B40bn to be spent on struggling economy

WICHIT CHANTANUSORNSIRI & CHATRUDEE THEPARAT


Vorapol: Room exists to raise spending

Surapong: The aim is to help the poor

Cabinet ministers will today review a new package of tax breaks and stimulus programmes worth as much as 40 billion baht as the government seeks to boost economic growth.

Sources said the growth programme would include cuts in excise taxes for biofuels, gasohol, diesel and petrol.

Bus fares for Bangkok residents will be subsidised to ease transport expenses for low-income earners. Residential electricity rates could also be reduced to help cut expenses.

The sources said the package would have a total value of 40 billion baht, and it aims to prop up economic growth hit hard by surging inflation, oil prices and weak consumer and investor sentiment due to the political uncertainties.

The excise tax on diesel, now 2.305 baht per litre, will be cut sharply, one government official said. Diesel pump prices are now at an all-time high of more than 45 baht per litre. Gasohol tariffs will also be cut to help reduce pump prices.

Global oil prices have soared in recent days due to weakness in the US dollar and economy along with supply concerns. Crude prices in the US eased yesterday to about US$143 (4,860 baht) per barrel, compared with a high of more than $147 on Friday.

Finance Minister Surapong Suebwonglee said the new package was aimed at easing living expenses, particularly for the poor.

He declined to offer details about the new measures, but confirmed that the tax for E85 gasohol would be cut to only 0.5 baht per litre, down from the present 2.57 baht. E85, containing 85% ethanol, is due to be introduced to the local market by the end of the year, complementing the currently available E10 and E20 fuels.

Mr Surapong ruled out calls for value-added or personal income tax reductions, noting the government already raised tax waivers to cover the first 150,000 baht in income under a previous stimulus package in March.

''These new measures are aimed at giving hope to the public by easing the burden of rising inflation and living expenses,'' Mr Surapong said.

Inflation is now running at a 10-year high of 8.9%, due largely to higher fuel and food prices.

Economic growth is expected to slow from the 6% posted in the first quarter due to weak investment and consumer spending. Concerns have been raised that Thailand could be headed for a bout of ''stagflation'', when rising inflation is combined with slow or declining economic growth.

Mr Surapong said policymakers were aware of the difficult environment and potential risks for the economy.

New stimulus measures were needed to help offset the impact of soaring oil prices, he said. It was previously estimated oil prices would not rise to $150 per barrel until the end of the year.

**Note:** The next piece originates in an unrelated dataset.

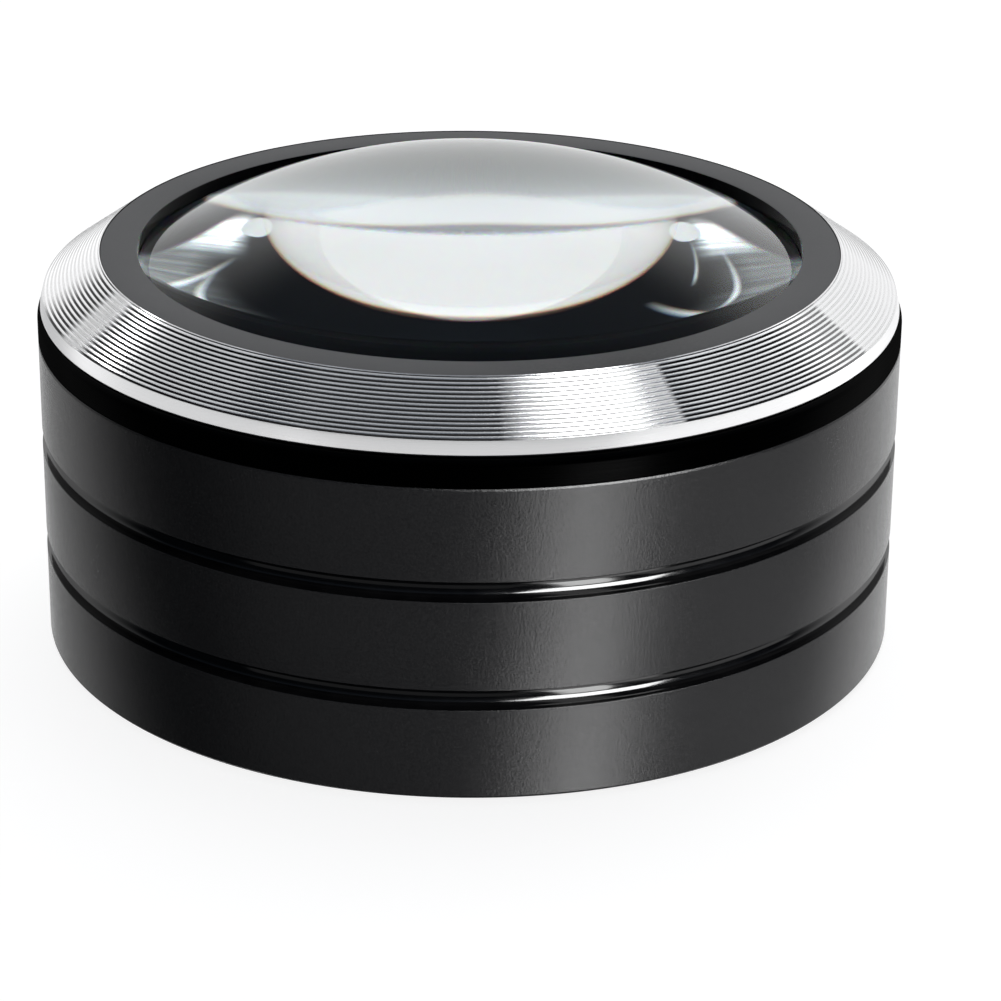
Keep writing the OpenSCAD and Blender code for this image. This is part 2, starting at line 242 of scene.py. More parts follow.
class Shader:
    """Builds nodes in the node tree of a material or a world."""

    def __init__(self, owner):
        owner.use_nodes = True
        self.tree = owner.node_tree

    def node(self, kind, **settings):
        node = self.tree.nodes.new(kind)
        for name, value in settings.items():
            setattr(node, name, value)
        return node

    def link(self, output, socket):
        self.tree.links.new(output, socket)

    def math(self, operation, *values, clamp=False):
        """Math node; each value is a number or an output."""
        node = self.node("ShaderNodeMath", operation=operation, use_clamp=clamp)
        for socket, value in zip(node.inputs, values):
            if isinstance(value, (int, float)):
                socket.default_value = value
            else:
                self.link(value, socket)
        return node.outputs[0]

    def add(self, a, b, clamp=False):
        return self.math("ADD", a, b, clamp=clamp)

    def sub(self, a, b, clamp=False):
        return self.math("SUBTRACT", a, b, clamp=clamp)

    def mul(self, a, b):
        return self.math("MULTIPLY", a, b)

    def remap(self, value, source, target, interpolation="LINEAR"):
        """Maps the (from, to) source range onto the (from, to) target range."""
        node = self.node("ShaderNodeMapRange", interpolation_type=interpolation)
        self.link(value, node.inputs["Value"])
        for name, bound in zip(("From Min", "From Max", "To Min", "To Max"), source + target):
            node.inputs[name].default_value = bound
        return node.outputs["Result"]

    def band(self, value, rise, fall, peak=1.0):
        """0 to the peak over the rise, and back to 0 over the fall."""
        return self.mul(self.remap(value, rise, (0.0, peak)), self.remap(value, fall, (1.0, 0.0)))

    def coord(self, kind="Object"):
        return self.node("ShaderNodeTexCoord").outputs[kind]

    def xyz(self, kind="Object"):
        node = self.node("ShaderNodeSeparateXYZ")
        self.link(self.coord(kind), node.inputs[0])
        return node.outputs

    def radius(self):
        x, y, _ = self.xyz()
        return self.math("SQRT", self.add(self.mul(x, x), self.mul(y, y)))

    def azimuth(self, x, y):
        return self.math("DEGREES", self.math("ARCTAN2", y, x))

    def polar(self, radial, around, height):
        """Vector (radius, angle, height), each times its own scale, for turned surfaces."""
        x, y, z = self.xyz()
        vector = self.node("ShaderNodeCombineXYZ")
        self.link(self.mul(self.radius(), radial), vector.inputs[0])
        self.link(self.mul(self.math("ARCTAN2", y, x), around), vector.inputs[1])
        self.link(self.mul(z, height), vector.inputs[2])
        return vector.outputs[0]

    def noise(self, scale=1.0, detail=2.0, rough=0.5, vector=None):
        node = self.node("ShaderNodeTexNoise")
        node.inputs["Scale"].default_value = scale
        node.inputs["Detail"].default_value = detail
        node.inputs["Roughness"].default_value = rough
        self.link(vector if vector is not None else self.coord(), node.inputs["Vector"])
        return node.outputs["Fac"]

    def turned(self, lines, around, detail=2.0, rough=0.5):
        """Noise drawn out round the axis, like the marks of a lathe tool."""
        return self.noise(detail=detail, rough=rough, vector=self.polar(lines, around, lines))

    def bump(self, height, strength, distance, normal=None):
        node = self.node("ShaderNodeBump")
        node.inputs["Strength"].default_value = strength
        node.inputs["Distance"].default_value = distance
        self.link(height, node.inputs["Height"])
        if normal is not None:
            self.link(normal, node.inputs["Normal"])
        return node.outputs["Normal"]

    def ramp(self, fac, stops):
        node = self.node("ShaderNodeValToRGB")
        elements = node.color_ramp.elements
        while len(elements) < len(stops):
            elements.new(0.5)
        for element, (position, colour) in zip(elements, stops):
            element.position = position
            element.color = (*colour, 1.0)
        self.link(fac, node.inputs["Fac"])
        return node.outputs["Color"]

    def mix(self, fac, first, second):
        node = self.node("ShaderNodeMixShader")
        for output, socket in zip((fac, first, second), node.inputs):
            self.link(output, socket)
        return node.outputs[0]


class Mat(Shader):
    """Material built round its Principled BSDF."""

    def __init__(self, name):
        self.material = bpy.data.materials.new(name)
        super().__init__(self.material)
        self.bsdf = self.tree.nodes["Principled BSDF"]

    def feed(self, output, name):
        self.link(output, self.bsdf.inputs[name])

    def set(self, **values):
        for name, value in values.items():
            self.bsdf.inputs[name.replace("_", " ")].default_value = value

    def surface(self, output):
        self.link(output, self.tree.nodes["Material Output"].inputs["Surface"])

    def colour(self, fac, dark, light, span=NOISE_RANGE):
        self.feed(self.ramp(fac, [(span[0], dark), (span[1], light)]), "Base Color")

    def roughness(self, fac, low, high):
        self.feed(self.remap(fac, NOISE_RANGE, (low, high)), "Roughness")

    def relief(self, height, strength, distance):
        self.feed(self.bump(height, strength, distance), "Normal")

    def brushed_round(self, anisotropic):
        """Metal whose highlights fan out across its turning marks."""
        self.set(Metallic=1.0, Anisotropic=anisotropic, Anisotropic_Rotation=0.25)
        tangent = self.node("ShaderNodeTangent", direction_type="RADIAL", axis="Z")
        self.feed(tangent.outputs[0], "Tangent")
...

Ministers today are also expected to consider the government's proposed coupon programme, where the poorest households will be able to receive coupons that can be exchanged for basic foodstuffs and consumer products.

''The coupon programme for the poor will be one of the measures to be discussed,'' Mr Surapong confirmed.

Economists say the government has considerable room to increase spending to help boost the economy.

Vorapol Socatiyanurak, vice-chairman of the National Economic and Social Advisory Council, said that the new 2009 government budget calls for a deficit of only 2.4% of gross domestic product.

Sufficient room exists to raise spending without jeopardising long-term fiscal discipline or growth, he said. Public debt, now at about 38% of GDP, was well under the legal ceiling of 50%.

But Mr Vorapol said the government needed to ensure that monetary and fiscal policies were coordinated to best help the economy.

Most analysts agree that the Bank of Thailand will raise interest rates when it meets tomorrow to help curb inflation. A hike in short-term rates would be the first since mid-2007.

Mr Vorapol questioned whether raising interest rates represented the best means of addressing inflation that stemmed from an oil price shock, and that in any case, growth this year was certain to slow from previous targets.

''Forecasts of economic growth this year of 6% are impossible to reach. At the most, we may see 4.5%,'' he said. The economy grew 4.8% in 2007.